Carolina Vazquez Araya
La pandemia nos ha dejado en cueros, por decirlo de alguna manera.
Desconcierto es el término exacto para definir la atmósfera en la 
cual se hunde el mundo conocido para transformarse de golpe en una 
oscura repartición de culpas. El diminuto elemento que ha dejado en 
evidencia la pobreza de las políticas públicas, la ambición de ciertos 
grupos de poder y la cobardía de la mayoría de gobernantes, también 
despojó de velos a nuestras sociedades disfuncionales. Obligados por el 
miedo a un encierro voluntario o forzoso, nos encontramos a merced de 
decisiones en las cuales no solo no creemos, sino además nos huelen a 
traición y nos hacen desconfiar de nuestros pares.
El momento actual no podría ser más propicio para cerrar candados y 
limitar así libertades ciudadanas; las medidas restrictivas han logrado 
mantener aislados a grupos contestatarios, pero también han brindado 
oportunidades a otros mucho más agresivos y peligrosos, cuyo poder para 
transformar las democracias en dictaduras es facilitado por la paranoia 
generalizada y la parálisis ciudadana. Aprovechando este paréntesis de 
silencio político, no faltan las maniobras para utilizar la pandemia 
como mecanismo cuyo objetivo es asfixiar toda protesta y militarizar, 
casi sin oposición, ciudades y países víctimas del saqueo y la 
corrupción.
En estas circunstancias, aun cuando creemos con plena convicción 
haber alcanzado cierto nivel de conocimiento sobre el mal que se cierne 
sobre los pueblos –y sobre nosotros mismos- debemos reaccionar y 
comprender la dimensión del fenómeno que nos ataca, el cual no es solo 
un virus sino todo un tinglado diseñado en función de extraviarnos en un
 laberinto de rutas sin salida. De un modo perverso, grupos de poder se 
esfuerzan por desorientar a las grandes mayorías y, tal como si fueran 
un rebaño de ovejas, llevarlas directo hacia el reducto que les conviene
 y anular toda posibilidad de participación en las decisiones.
De ese modo, no solo dirigen el dedo acusador hacia quienes resultan 
ser las víctimas, sino también convierten en una potencial amenaza a los
 eslabones más débiles -política y económicamente hablando- de la cadena
 social y culpan por el caos a los trabajadores, los adultos mayores, 
las mujeres y los niños. Estas maniobras tienen como objetivo 
desestructurar a las sociedades y lanzar a unos contra otros en un 
ambiente de desconfianza y violencia que asemeja un retorno al medioevo.

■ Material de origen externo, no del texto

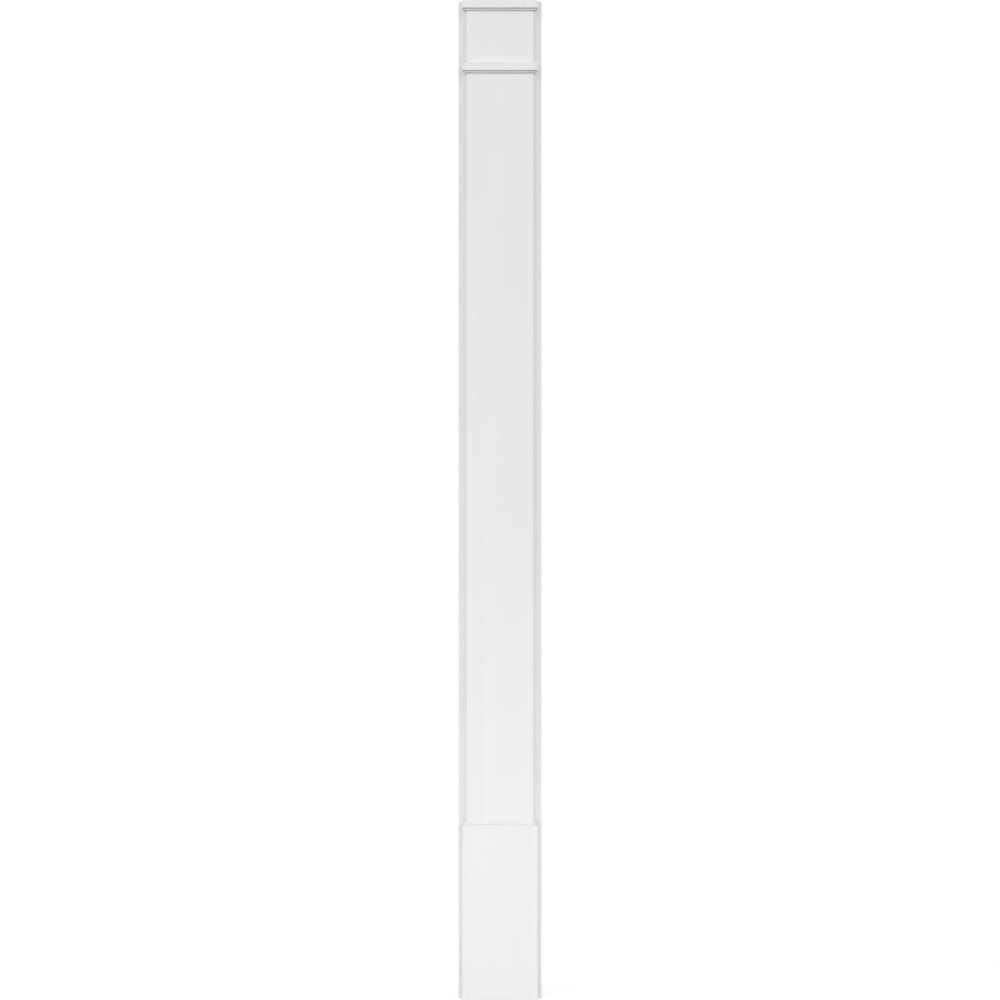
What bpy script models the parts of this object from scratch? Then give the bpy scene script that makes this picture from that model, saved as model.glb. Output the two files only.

 La manera cruel y deshumanizante como se ha utilizado la penosa 
situación de la pandemia en algunas ciudades, al extremo de que ciertos 
gobiernos usaran imágenes impactantes del drama humano en mensajes 
oficiales como ejemplo de lo que no se debe hacer, es un ejemplo claro 
de bajeza moral.
La situación de los pueblos latinoamericanos nunca había sido puesta 
tan en evidencia como en estas semanas de incertidumbre. Un continente 
arrasado por un sistema económico depredador cuyo poder descansa sobre 
estructuras de gobierno corrompidas hasta la médula, ha debilitado las 
funciones de los Estados al punto de carecer por completo de recursos 
para garantizar los derechos ciudadanos estipulados en sus textos 
constitucionales. De ese tamaño ha sido la traición de los cuadros 
políticos pero, más grave aún, la codicia desatada de sus élites 
económicas y de los grandes consorcios internacionales.
La evidencia de nuestros males sociales nos ha dejado al desnudo, 
frente a nosotros mismos. Quizá sea la única oportunidad para 
transformar sistemas y cerrar filas, pero sobre todo para comprender la 
dimensión del peligro que nos acecha: la división y la confrontación 
entre quienes, al final del día, hemos sido elegidos por otros como 
víctimas propiciatorias.
Un virus despojó de velos lo más podrido de nuestro sistema.